Consider Wilson, a Dallas native who’s built one of the most respected and successful architectural-design firms in the world. As Mary Candace Evans explains beginning on page 26, Wilson comes from a relatively humble background—indeed, from a “dysfunctional family.” Yet her rise to the top of her profession began very un-humbly, with a bold, unapologetic combination of confidence and bluster.

Early on, Wilson wrote out of the blue to one of Dallas’ leading developers, bragging about her (then-unproven) design abilities. When the developer rolled the dice and took a chance on her, she was able to back up her bluff. Later, in a scene worthy of a TV sitcom, Wilson lured another big client by pretending to own a large, busy office, complete with a brace of friends acting like her employees.

Sometimes, Wilson knew instinctively, it takes a little “creativity” to get your foot in the door. After that, of course, you’ve got to come through with the goods—something she’s done for decades in spades.

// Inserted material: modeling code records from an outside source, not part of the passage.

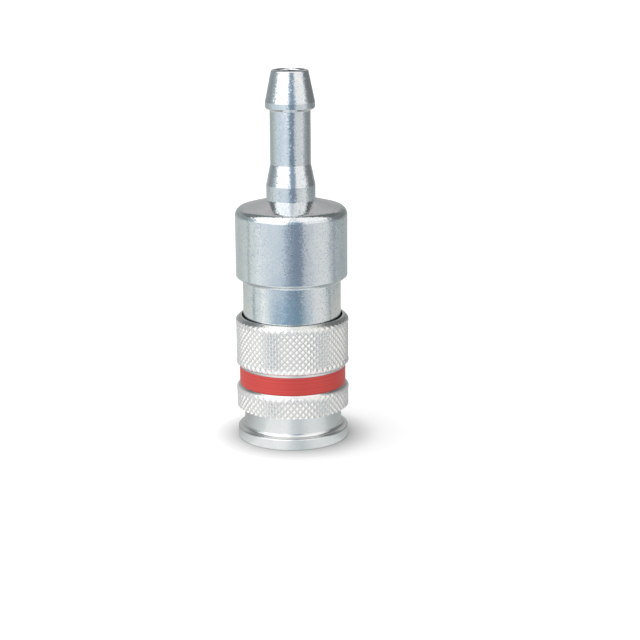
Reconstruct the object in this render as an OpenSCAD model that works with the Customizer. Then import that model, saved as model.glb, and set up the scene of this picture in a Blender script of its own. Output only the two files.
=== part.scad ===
// Quick coupling for a compressed-air line: the socket half, with a barbed hose tail.
// It stands on its mouth. Z runs up through the hose tail, and z = 0 is the face that
// takes the plug. The sleeve slides up by sleeve_lift to free the balls that lock the plug.

/* [Hose tail] */
// Bore for the air through the tail
hose_bore_d = 6.5; // [4.5:0.1:7]
// Bevel at the mouth of that bore
hose_bore_bevel = 0.35; // [0.1:0.05:0.4]
// Wall of the neck that the hose grips
hose_wall = 1.25; // [0.8:0.05:2]
// Length of that neck, from the taper to the barb
hose_neck_l = 12.1; // [8:0.1:18]
// How far the barb stands above the neck
barb_rise = 1; // [0.8:0.05:1.6]
// Length of the barb, with its land
barb_l = 8.5; // [6:0.1:11]
// Straight land below the barb's cone
barb_land = 1.2; // [0.4:0.05:1.5]
// Bevel at the back edge of the barb
barb_bevel = 0.35; // [0.1:0.05:0.5]
// Tool radius where the barb meets the neck
barb_fillet = 0.4; // [0.2:0.05:0.6]
// Wall of the barb at its tip
tip_wall = 0.9; // [0.8:0.05:1.4]
// Rounding of the tip's outer edge
tip_edge_r = 0.4; // [0.1:0.05:0.5]
// How far the collar that stops the hose stands above the neck
collar_rise = 0.95; // [0.5:0.05:3]
// Length of the collar
collar_l = 3.35; // [2:0.05:6]
// Length of the taper from the collar to the hose neck
taper_l = 4.6; // [3:0.1:7]

/* [Head and neck] */
// How far the round head stands out from the neck
head_step = 1.5; // [1.1:0.1:4]
// Height of the head, from its underside to the collar
head_l = 17.4; // [14:0.1:24]
// Slope of the head's top face, in degrees
head_slope = 15; // [8:1:20]
// Rounding of the head's upper edge
head_edge_r = 2; // [1:0.1:3]
// Rounding of the head's lower edge
head_foot_r = 0.5; // [0.1:0.05:0.5]
// Fillet between the neck and the head
neck_fillet = 0.95; // [0.5:0.05:1]
// Length of neck left bare at rest, between sleeve and head
neck_gap = 8.75; // [6:0.05:14]
// Length of neck inside the sleeve at rest
neck_inside_l = 4.3; // [3.5:0.1:5.5]
// Bevel at the neck's lower edge
neck_bevel = 0.3; // [0.1:0.05:0.5]

/* [Sleeve] */
// How far the knurling raises the bar's surface
knurl_rise = 0.24; // [0.1:0.02:0.4]
// Depth of the knurling's grooves, from the crests
knurl_depth = 0.36; // [0.2:0.02:0.45]
// Pitch of the knurling, across its grooves, which run at 45 degrees to the axis
knurl_pitch = 1; // [0.8:0.1:1.6]
// Length of the upper knurling
upper_knurl_l = 9.95; // [8:0.05:14]
// Length of the lower knurling
lower_knurl_l = 4.5; // [3:0.05:6]
// Bevel at the sleeve's upper rim
rim_bevel = 0.9; // [0.5:0.05:1]
// How far the marking ring and the strip above it lie below the knurling
band_step = 0.74; // [0.5:0.02:0.8]
// Width of the plain strip above the marking ring
strip_w = 0.1; // [0.1:0.02:1]
// Width of the marking ring
band_w = 4.1; // [3:0.1:6]
// Thickness of the marking ring
band_t = 0.4; // [0.3:0.05:0.45]
// Height of the turned bevel between the marking ring and the lower knurling
band_bevel_l = 0.75; // [0.5:0.05:0.9]
// Wall of the sleeve in the plain groove above the front flange
groove_wall = 0.75; // [0.6:0.05:1.2]
// Height of that groove
groove_l = 4.86; // [3:0.02:7]
// Fillet between that groove and the flange
groove_fillet = 1; // [0.5:0.1:1.2]
// Thickness of the front flange
flange_t = 2.4; // [2:0.1:3.4]
// Broken edges of the flange
flange_break = 0.15; // [0.05:0.05:0.3]
// Free travel of the sleeve along the axis
sleeve_lift = 4; // [3:0.25:4.5]

/* [Plug socket] */
// Diameter of the bore that takes the plug
plug_bore_d = 12.2; // [11:0.1:14]
// How much wider, all round, the guide section at the mouth is
guide_step = 0.2; // [0.1:0.05:0.4]
// Lead-in bevel at the mouth
mouth_bevel = 0.8; // [0.4:0.1:1]
// Wall of the nose that carries the balls
nose_wall = 2.9; // [2.6:0.05:3.4]
// Number of locking balls
ball_count = 6;
// Diameter of a locking ball
ball_d = 4; // [3.6:0.05:4.2]
// Height of the balls above the mouth
ball_z = 9; // [8.5:0.05:10]
// How far a ball stands into the bore when it locks
ball_bite = 1.1; // [0.9:0.05:1.2]
// Length of the bore in front of the balls that isn't guide section
guide_margin = 1.2; // [0.6:0.1:2]
// Length of the bore behind the balls
bore_margin = 2; // [1:0.1:4]

/* [Seals and valve] */
// How far the seat's opening is set in from the plug's bore
seat_step = 1.5; // [1:0.05:2]
// Thickness of the lip in front of the plug's seal
lip_t = 1.2; // [0.8:0.1:1.6]
// Height of the plug's seal
plug_seal_h = 3; // [2:0.1:3.6]
// How far the plug's seal reaches inside the seat's opening
plug_seal_bite = 0.3; // [0.1:0.05:0.4]
// Height of the brass ring that holds the seal and forms the valve's seat
retainer_h = 2; // [1.4:0.1:2.6]
// Air gap round the valve's head
valve_gap = 1.1; // [0.8:0.05:1.2]
// Thickness of the valve's head
valve_head_t = 1.6; // [1:0.1:2]
// Thickness of the rubber ring on the valve
valve_seal_t = 1.2; // [0.8:0.1:1.6]
// How deep the groove is that holds this ring
valve_seal_groove = 0.4; // [0.2:0.05:0.5]
// Air gap round the stub that the plug pushes
stub_gap = 1.2; // [0.8:0.05:1.6]
// Length of the stub in front of the valve's seat
stub_l = 4.2; // [3:0.1:5]
// Width of the cross slots that let air past the stub
stub_slot_w = 1.6; // [1:0.1:2]
// Depth of those slots
stub_slot_l = 2.5; // [1:0.1:2.8]
// Diameter of the valve's stem
stem_d = 3.2; // [2.6:0.1:3.6]
// How far the stem stands out behind its guide
stem_reach = 1; // [0.5:0.1:2]
// Travel of the valve
valve_lift = 4.5; // [3:0.25:5]
// Thickness of the guide plate behind the valve
guide_t = 2; // [1.6:0.1:2.6]
// Number of air holes in the guide plate
guide_holes = 6; // [4:1:7]
// Diameter of those air holes
guide_hole_d = 2.4; // [1.6:0.1:2.6]
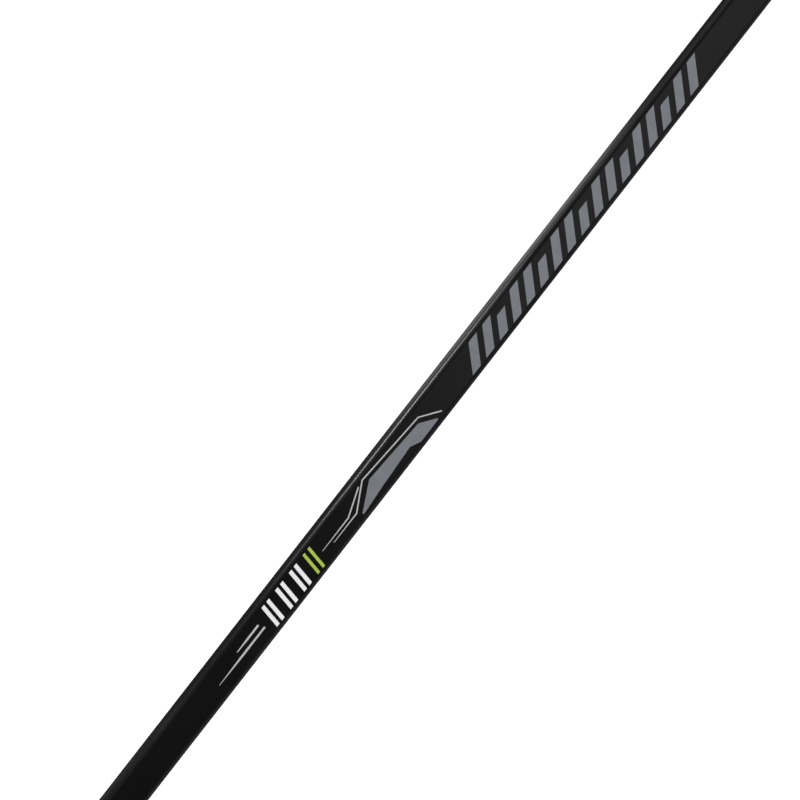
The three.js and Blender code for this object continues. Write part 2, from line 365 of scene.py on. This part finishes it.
RINGS = (60, 36, 90, 60)  # hosel, heel, blade and toe
WRAP_HIDDEN_STEP = 6
NEAR = 0.01  # places closer than this to the tip are left out
TIP_RINGS = 6
TIP_ROUNDING = 1.2 * MM
CLOTH_EDGE = 0.12 * MM  # the cloth's cut edge stands this far above the lacquer
CLOTH_FADE = 4 * MM
CLOTH_LAP = 1.6 * MM  # the cloth runs this far up over the lacquer, along its back edge
CLOTH_LIFT = 0.02 * MM  # of the lap above the lacquer, and the outward bulge of its cut face
CLOTH_WAVER = 0.35 * MM
CHORD_ROOM = 0.02 * MM  # keeps the fine surface inside the coarser one of the frame


def hand_cut(rows, columns, lapped):
    """Shift up the shaft of the lapped rings: the sum of three sines round the girth, as if cut by hand."""
    round_share = 2 * math.pi * np.arange(columns) / columns
    waver = np.sin(3 * round_share + 0.7) + 0.6 * np.sin(7 * round_share) + 0.4 * np.sin(16 * round_share + 2)
    shift = np.zeros((rows, columns))
    shift[lapped] = CLOTH_WAVER * waver / 2
    return shift[..., None] * np.array([ALONG[0], 0, ALONG[1]])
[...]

Like Wilson, local restaurateur Ed Bailey has succeeded by following his own instincts—by spurning the safe route. As Trey Garrison writes starting on page 34, the Midwestern-born Bailey served in the U.S. Marine Corps and owned a clothing store before moving to North Texas, where he became one of the largest McDonald’s franchisees in the country.

While most McDonald’s stores hew to the company formula—good, inexpensive food in a pleasant if barebones atmosphere—Bailey decided to “upscale” his outlets with crystal chandeliers, Ralph Lauren artwork, and cobblestone drive-through lanes. “It was a radical concept, I guess,” Bailey says. “People like to eat and come back to a place that’s nice.”

In addition to that innovation, Bailey was one of the first McDonald’s franchisees to recognize the increasingly important role played by the company’s Hispanic work force. He persuaded McDonald’s to create Spanish-language training materials for his Hispanic employees, then paid hundreds of those workers (so far) to learn English as a second language.

Bailey and Wilson, it seems to me, exemplify the sort of accomplished, farsighted CEOs who’ve long made North Texas such a dynamic, innovative place to do business. May they never lose their chutzpah.